“In the hands of the wise the earth turns to gold – Rumi..”
These magnificent photographs by Ralph Kerle reflect the glittering essence of Dubai’s golden dream that lay buried in its sands for centuries.
I have known Ralph for 40 years now and been a keen follower of his journey into photography since its inception. This is, in fact, the second catalogue essay I have written on his work. But Ralph’s images of Dubai are profoundly different to his images of Sydney. In these shimmering reflections of Dubai arising from the depths of its own ingenuity, Ralph seems to have reinvented himself as an alchemist – transforming all that he sees into pure gold. Clearly these are images of a dazzlingly smart city, built from the good fortune of black gold – oil, but in Ralph’s mirror of Dubai we witness the transformative act of an alchemist at work in ‘the richest gold mine in the known universe’ – the imagination.
At origin the word Alchemy derives from ancient Arabic sources in the word Kimiya meaning – black – and has given rise to Al Kimiya – Alchemy - and the metaphysical search for that which brings life into perfection; the spiritual act of the self-transformation from formless base matter into pure gold. This is the production that the alchemists call ‘the hermetic wedding’ which produces ‘the son of the sun’ – The Philosopher’s Stone in whose radiant light we appreciate the alchemical significance of Rumi’s famous line,
In the hands of the wise the earth transforms into gold.

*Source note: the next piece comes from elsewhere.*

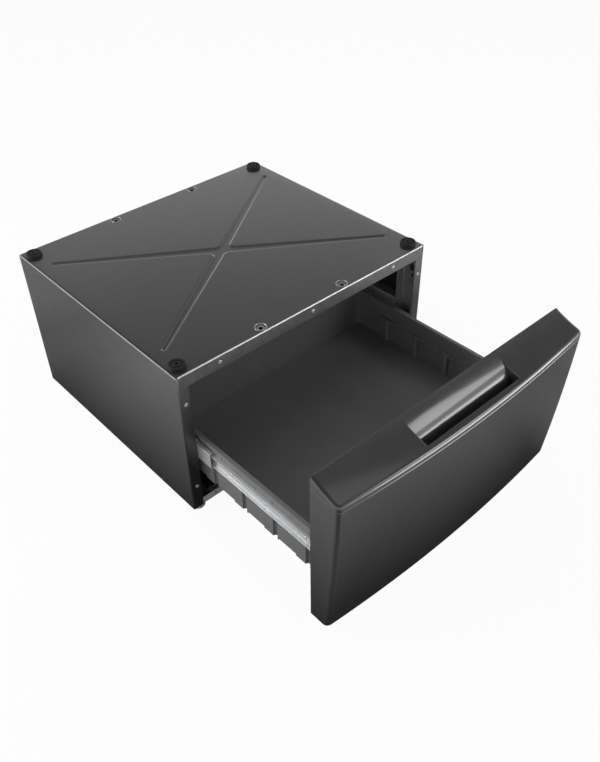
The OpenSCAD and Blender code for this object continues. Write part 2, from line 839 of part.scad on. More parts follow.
// Plan of the drawer front with its middle at the origin and its back towards +Y,
// all faces set in by inset
module front_plan(inset) {
    x = half_front - front_edge_r;
    y = bow_r - sqrt(pow(bow_r - front_edge_r, 2) - x * x) - edge_proud;
    intersection() {
        translate([0, bow_r]) circle(bow_r - inset, $fn = fine);
        union() {
            translate([-x, -front_edge_r]) square([2 * x, plan_len + front_edge_r]);
            translate([inset - half_front, y]) square([front_w - 2 * inset, plan_len - y]);
            for (side = [-1, 1]) translate([side * x, y]) circle(front_edge_r - inset);
        }
    }
}

// The plan swept up along the belly, cut off at a distance from the back, between two heights
// at the back that fall to the front with the seam; a level low end stays at its height
module front_solid(low, high, inset, back, level = false) {
    intersection() {
        translate([0, -belly_d, belly_z]) rotate([0, 90, 0]) rotate([0, 0, 270.5])
            rotate_extrude(angle = 7.5, $fn = fine)
                translate([belly_r, 0]) rotate(90) front_plan(inset);
        run_x(-far, far) polygon([
            [-back, level ? low : sloped(low, back)], [-back, sloped(high, back)],
            [-far, sloped(high, far)], [-far, level ? low : sloped(low, far)]]);
    }
}

// Painted shell: face, ends, underside and a turned-in upper edge; open at the back
module drawer_front() {
    in_frame() color(steel) at_drawer() difference() {
        front_solid(0, front_h, 0, 0, level = true);
        front_solid(front_t, front_h - front_t, front_t, -1, level = true);
        front_solid(front_h - 2 * front_t, front_h + 1, front_lip_w, front_lip_w);
    }
}

// Flat steel cover that closes the drawer front's back
module drawer_front_back() {
    in_frame() color(steel) at_drawer() difference() {
        block([-half_front + front_t + 0.1, -front_t, front_t + 0.1],
            [half_front - front_t - 0.1, 0, sloped(front_h - front_t, front_t) - 0.1]);
        at_tray_screws() screw_hole(screw_grip);
    }
}

// Height of the cap's top at a distance from the drawer front's back
function cap_top(d) = sloped(cap_low, d) + cap_rise * pow(max(1 - d / cap_run, 0), 2);

cap_steps = 10;

// Side view of the cap from a height at the back up, its back and top set in by inset
module cap_side(low, inset) {
    polygon(concat(
        [[-inset, sloped(low, inset)], [-inset, cap_top(inset) - inset]],
        [for (step = [1 : cap_steps]) let (d = cap_run * step / cap_steps)
            [-d, cap_top(d) - inset]],
        [[-far, cap_top(far) - inset], [-far, sloped(low, far)]]));
}

// The cap's solid from a height at the back up, all faces set in by inset
module cap_solid(low, inset) {
    deep = low - cap_low - 1;
    intersection() {
        run_x(inset - half_front, half_front - inset) cap_side(low, inset);
        front_solid(low - 1, cap_high + 1, inset, inset);
        translate([0, 0, cap_low]) rotate([cap_tilt, 0, 0]) translate([0, bow_r - edge_s, 0])
            rotate_extrude($fn = fine) {
                translate([bow_r - plan_len, deep]) square([plan_len - tip, cap_rise + 2 - deep]);
                translate([bow_r - plan_len, deep]) square([2 * plan_len, -tip - deep]);
                translate([bow_r - tip, -tip]) circle(cap_edge_r - inset);
            }
    }
}

pull_floor = sloped(cap_low, pull_front) - pull_depth;
roll_from = 24;
roll_steps = 5;
roll_tail = 8;

// Side view of the pull pocket, all faces set out by wall
module pull_side(wall) {
    r = pull_roll_r - wall;
    centre = [-pull_back + pull_roll_r * sin(roll_from), cap_top(pull_back) - pull_roll_r * cos(roll_from)];
    start = centre + r * [-sin(roll_from), cos(roll_from)];
    end = centre + r * [-sin(pull_slope), cos(pull_slope)];
    drop = end[1] - pull_floor + wall;
    polygon(concat(
        [[start[0] + roll_tail * cos(roll_from), cap_high + 9]],
        [start + roll_tail * [cos(roll_from), sin(roll_from)]],
        [for (step = [0 : roll_steps]) let (turn = roll_from + (pull_slope - roll_from) * step / roll_steps)
            centre + r * [-sin(turn), cos(turn)]],
        [[end[0] - drop / tan(pull_slope), pull_floor - wall],
         [-pull_front - wall, pull_floor - wall], [-pull_front - wall, cap_high + 9]]));
}

// Cap with the finger pocket let into it; a neck under it makes the shadow gap
module front_cap() {
    in_frame() color(steel) at_drawer() difference() {
        union() {
            difference() {
                cap_solid(cap_base, 0);
                cap_solid(cap_base - 1, cap_t);
            }
            intersection() {
                run_x(-pull_w / 2 - cap_t, pull_w / 2 + cap_t) intersection() {
                    pull_side(cap_t);
                    cap_side(pull_floor - 2 * cap_t, 0);
                }
                front_solid(pull_floor - 2 * cap_t, cap_high + 1, 0, 0);
            }
            difference() {
                front_solid(front_h, cap_base + 1, seam_depth, seam_depth);
                front_solid(front_h - 1, cap_base + 2, seam_depth + cap_t, seam_depth + cap_t);
            }
        }
        run_x(-pull_w / 2, pull_w / 2) pull_side(0);
    }
}

deck();
side_panel(LEFT);  // side_panel_left
side_panel(RIGHT);  // side_panel_right
back_panel();
deck_rail(FRONT);  // deck_rail_front
deck_rail(BACK);  // deck_rail_back
post(LEFT, FRONT);  // post_front_left
post(RIGHT, FRONT);  // post_front_right
post(LEFT, BACK);  // post_back_left
post(RIGHT, BACK);  // post_back_right
base_rail_cross(FRONT);  // base_rail_front
base_rail_cross(BACK);  // base_rail_back
base_rail_side(LEFT);  // base_rail_left
base_rail_side(RIGHT);  // base_rail_right
corner_plates();
foot_nuts();
lock_nuts();
cabinet_screws();
pad(LEFT, FRONT);  // pad_front_left
pad(RIGHT, FRONT);  // pad_front_right
pad(LEFT, BACK);  // pad_back_left
pad(RIGHT, BACK);  // pad_back_right
foot(LEFT, FRONT);  // foot_front_left
foot(RIGHT, FRONT);  // foot_front_right
foot(LEFT, BACK);  // foot_back_left
foot(RIGHT, BACK);  // foot_back_right
slide_bracket(LEFT);  // slide_bracket_left
slide_bracket(RIGHT);  // slide_bracket_right
cabinet_member(LEFT);  // cabinet_member_left
cabinet_member(RIGHT);  // cabinet_member_right
middle_member(LEFT);  // middle_member_left
middle_member(RIGHT);  // middle_member_right
drawer_member(LEFT);  // drawer_member_left
drawer_member(RIGHT);  // drawer_member_right
outer_cage(LEFT);  // outer_cage_left
outer_cage(RIGHT);  // outer_cage_right
inner_cage(LEFT);  // inner_cage_left
inner_cage(RIGHT);  // inner_cage_right
outer_ball_set(LEFT);  // outer_balls_left
outer_ball_set(RIGHT);  // outer_balls_right
inner_ball_set(LEFT);  // inner_balls_left
inner_ball_set(RIGHT);  // inner_balls_right
tray();
drawer_front();
drawer_front_back();
front_cap();
runner_screws();
tray_screws();
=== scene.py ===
"""A laundry pedestal with its storage drawer out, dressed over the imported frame."""

from math import asin, atan, atan2, cos, hypot, pi, radians, sin, sqrt, tan

import bmesh
import bpy
from mathutils import Matrix, Vector


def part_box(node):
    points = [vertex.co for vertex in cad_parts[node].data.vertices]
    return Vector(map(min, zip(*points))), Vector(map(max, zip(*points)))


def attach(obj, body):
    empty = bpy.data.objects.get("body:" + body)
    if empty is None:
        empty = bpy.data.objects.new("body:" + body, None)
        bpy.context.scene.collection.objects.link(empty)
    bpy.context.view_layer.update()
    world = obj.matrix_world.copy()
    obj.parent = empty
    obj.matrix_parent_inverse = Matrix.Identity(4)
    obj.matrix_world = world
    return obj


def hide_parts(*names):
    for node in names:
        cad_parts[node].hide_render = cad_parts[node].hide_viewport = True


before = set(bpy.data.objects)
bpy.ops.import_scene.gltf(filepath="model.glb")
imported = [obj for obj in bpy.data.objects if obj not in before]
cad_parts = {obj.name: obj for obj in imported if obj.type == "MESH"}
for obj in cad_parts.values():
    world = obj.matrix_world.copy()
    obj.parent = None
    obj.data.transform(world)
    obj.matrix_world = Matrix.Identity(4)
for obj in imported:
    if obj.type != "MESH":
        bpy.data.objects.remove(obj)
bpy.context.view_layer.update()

# ---------------------------------------------------------------- layout, in mm
# X from the middle, Y back from the cabinet's front, Z up from the panels' lower edge

MM = 0.001
FRONT_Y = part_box("deck")[0][1]
PANEL_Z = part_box("side_panel_left")[0][2]
DRAWER_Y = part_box("drawer_front_back")[1][1]

CABINET_W = 686.0
CABINET_D = 598.0
CABINET_H = 358.0
SHEET = 1.0
BEND_R = 3.0
DECK_HALF = CABINET_W / 2 - 5.0
DECK_FLANGE = 30.0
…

However, although long since discredited as a pseudo-science, the alchemical act of self-transformation remains as mysterious as ever. The 16th century physicist, astronomer and mathematician, Sir Isaac Newton, began his research as a alchemist in search of The Philosopher’s Stone and as an early alchemist Newton identifies as an arcane and spiritual man, who believed all natural phenomena were motivated by spiritual forces, not merely physical events. Alongside his examinations of natural phenomena, Newton catalogues alchemical phenomenon such as 'Neptune's Trident', 'Mercury's Caducean Rod' and the 'Green Lion'. Today we are in no doubt that gold is a rare element, that which requires a cataclysmic thermo-nuclear event to forge the nucleus of its sub-atomic structure.
The Big-Bang produced carbon and oxygen, but it takes the collapse of a star, such as our own sun, to create a thermo-nuclear event required to produce hydrogen and helium. Such an event is called a supernova. But still it requires the collapse of a star five times the size of our sun, to initiate the thermo-nuclear event required to emit Iron (Fe). The collapsing core of such a supernova becomes a neutron star, whose nucleus is compressed into unbelievably dense matter. For example, just one teaspoon of neutron star matter would be heavier than the entire mass of Mt. Everest.
However, to produce gold it takes the further collapse of two such neutron stars in what is called a kilonova event. Only a kilonova event is capable of forging the sub-atomic structures of a neutron star, to create the heavier elements of the periodic table, such as Gold (Au), Platinum (Pt) and Uranium (U).
In October 2018, for the very first time ever, astrophysicists detected such a kilonova event, as a gamma-ray burst emanating from the other side of the universe – 130 million light years away. This cataclysmic merger of two neutron stars generated ripples in the time-space gravitational field surpassing astronomer’s expectations but confirming their theoretical modelling. The radioactive debris emanating from this cataclysmic kilonova began as plumes of the lighter elements, such as Silver (Ag), but soon gave rise to the heavier elements, such as Gold (Au) and Uranium(U). Scientists have since quantified the amount of gold produced in this single event at about 200 times the mass of the Earth and confirmed the kilonova as the only possible origin of gold in the entire Universe.
So there goes any idea that an Alchemist could produce real gold. However Ralph Kerle’s golden photographs of Dubai, reflect the gold of the human spirit. In this regard we must return to the recollections of Rumi – the thirteenth century Islamic scholar and poet.
“What's the point of bringing gold to the gold mine, or water to the ocean? There’s no point in giving you my heart and soul because you have them already. So I bring you a mirror to gaze at yourself and perhaps remember me.”
This, I believe, is the gift that Ralph Kerle’s photographs of Dubai offer – the gift of self-reflection.